-- SOURCE MATERIAL --
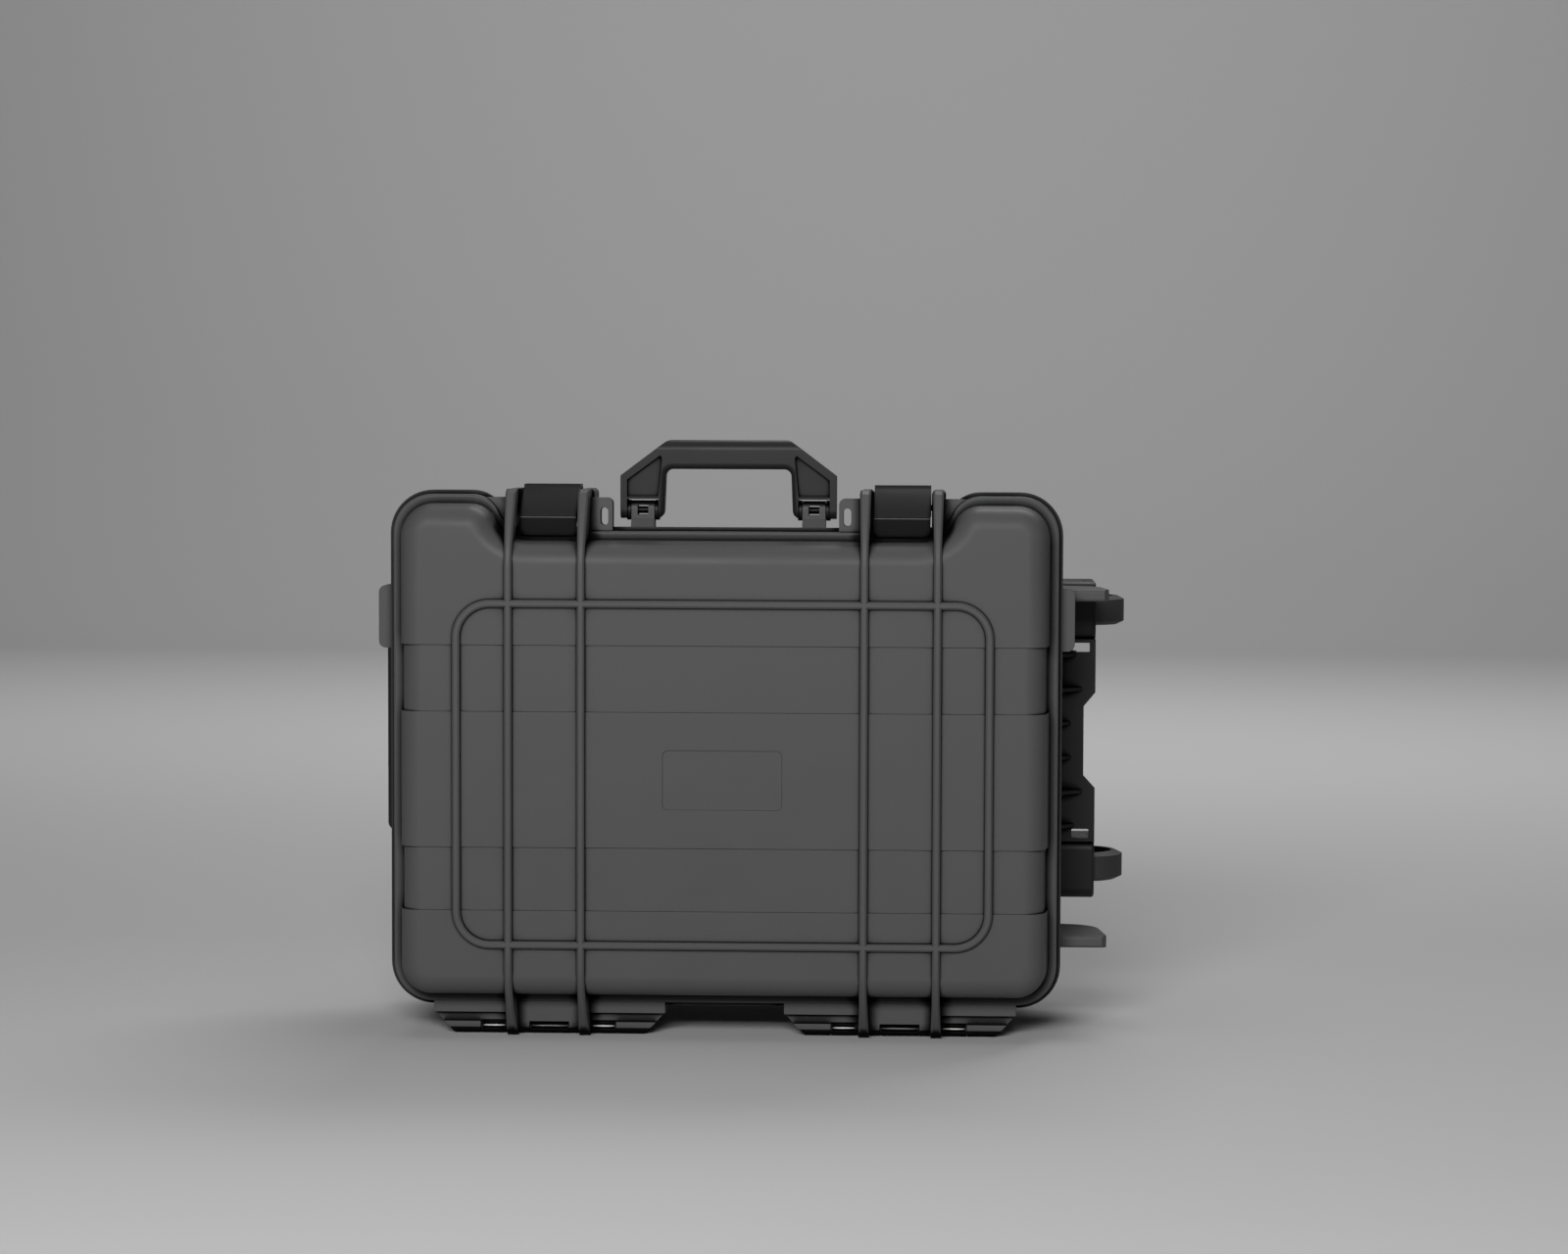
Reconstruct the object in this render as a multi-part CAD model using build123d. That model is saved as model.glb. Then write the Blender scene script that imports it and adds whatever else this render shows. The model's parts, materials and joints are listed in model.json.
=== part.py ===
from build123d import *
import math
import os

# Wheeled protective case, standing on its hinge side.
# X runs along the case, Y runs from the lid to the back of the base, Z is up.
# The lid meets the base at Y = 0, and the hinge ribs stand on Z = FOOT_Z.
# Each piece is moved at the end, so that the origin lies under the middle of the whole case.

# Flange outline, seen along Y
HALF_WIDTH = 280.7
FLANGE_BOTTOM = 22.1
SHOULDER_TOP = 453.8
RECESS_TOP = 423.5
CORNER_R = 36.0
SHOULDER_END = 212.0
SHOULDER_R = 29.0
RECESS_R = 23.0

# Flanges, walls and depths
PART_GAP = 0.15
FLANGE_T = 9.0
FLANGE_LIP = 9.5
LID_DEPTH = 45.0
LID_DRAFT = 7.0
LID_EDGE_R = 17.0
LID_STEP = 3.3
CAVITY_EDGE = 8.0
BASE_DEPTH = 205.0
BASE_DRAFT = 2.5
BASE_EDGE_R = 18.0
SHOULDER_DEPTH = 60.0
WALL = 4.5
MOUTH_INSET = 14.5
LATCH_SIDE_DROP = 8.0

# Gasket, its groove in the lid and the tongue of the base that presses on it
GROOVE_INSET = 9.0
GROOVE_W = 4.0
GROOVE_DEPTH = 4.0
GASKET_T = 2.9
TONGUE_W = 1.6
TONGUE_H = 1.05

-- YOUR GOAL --
Copy out the full listing exactly.

-- RESULT --
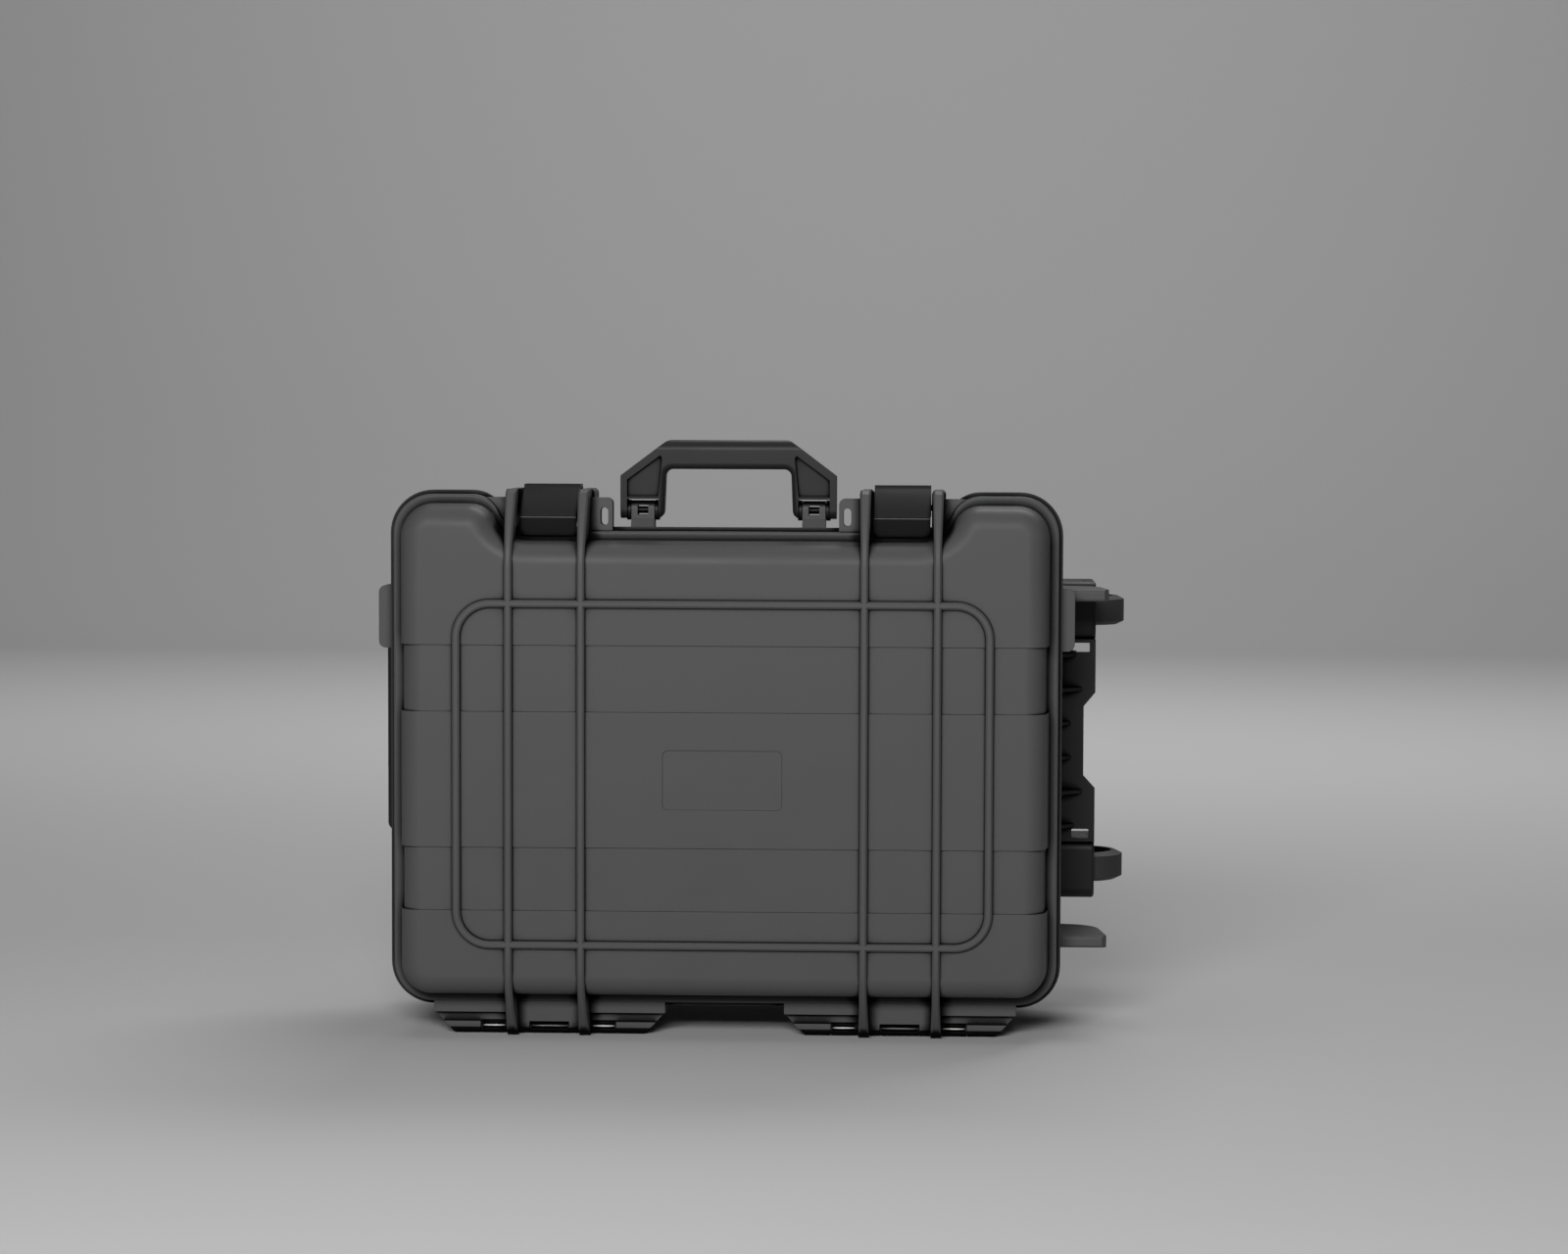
Reconstruct the object in this render as a multi-part CAD model using build123d. That model is saved as model.glb. Then write the Blender scene script that imports it and adds whatever else this render shows. The model's parts, materials and joints are listed in model.json.
=== part.py ===
from build123d import *
import math
import os

# Wheeled protective case, standing on its hinge side.
# X runs along the case, Y runs from the lid to the back of the base, Z is up.
# The lid meets the base at Y = 0, and the hinge ribs stand on Z = FOOT_Z.
# Each piece is moved at the end, so that the origin lies under the middle of the whole case.

# Flange outline, seen along Y
HALF_WIDTH = 280.7
FLANGE_BOTTOM = 22.1
SHOULDER_TOP = 453.8
RECESS_TOP = 423.5
CORNER_R = 36.0
SHOULDER_END = 212.0
SHOULDER_R = 29.0
RECESS_R = 23.0

# Flanges, walls and depths
PART_GAP = 0.15
FLANGE_T = 9.0
FLANGE_LIP = 9.5
LID_DEPTH = 45.0
LID_DRAFT = 7.0
LID_EDGE_R = 17.0
LID_STEP = 3.3
CAVITY_EDGE = 8.0
BASE_DEPTH = 205.0
BASE_DRAFT = 2.5
BASE_EDGE_R = 18.0
SHOULDER_DEPTH = 60.0
WALL = 4.5
MOUTH_INSET = 14.5
LATCH_SIDE_DROP = 8.0

# Gasket, its groove in the lid and the tongue of the base that presses on it
GROOVE_INSET = 9.0
GROOVE_W = 4.0
GROOVE_DEPTH = 4.0
GASKET_T = 2.9
TONGUE_W = 1.6
TONGUE_H = 1.05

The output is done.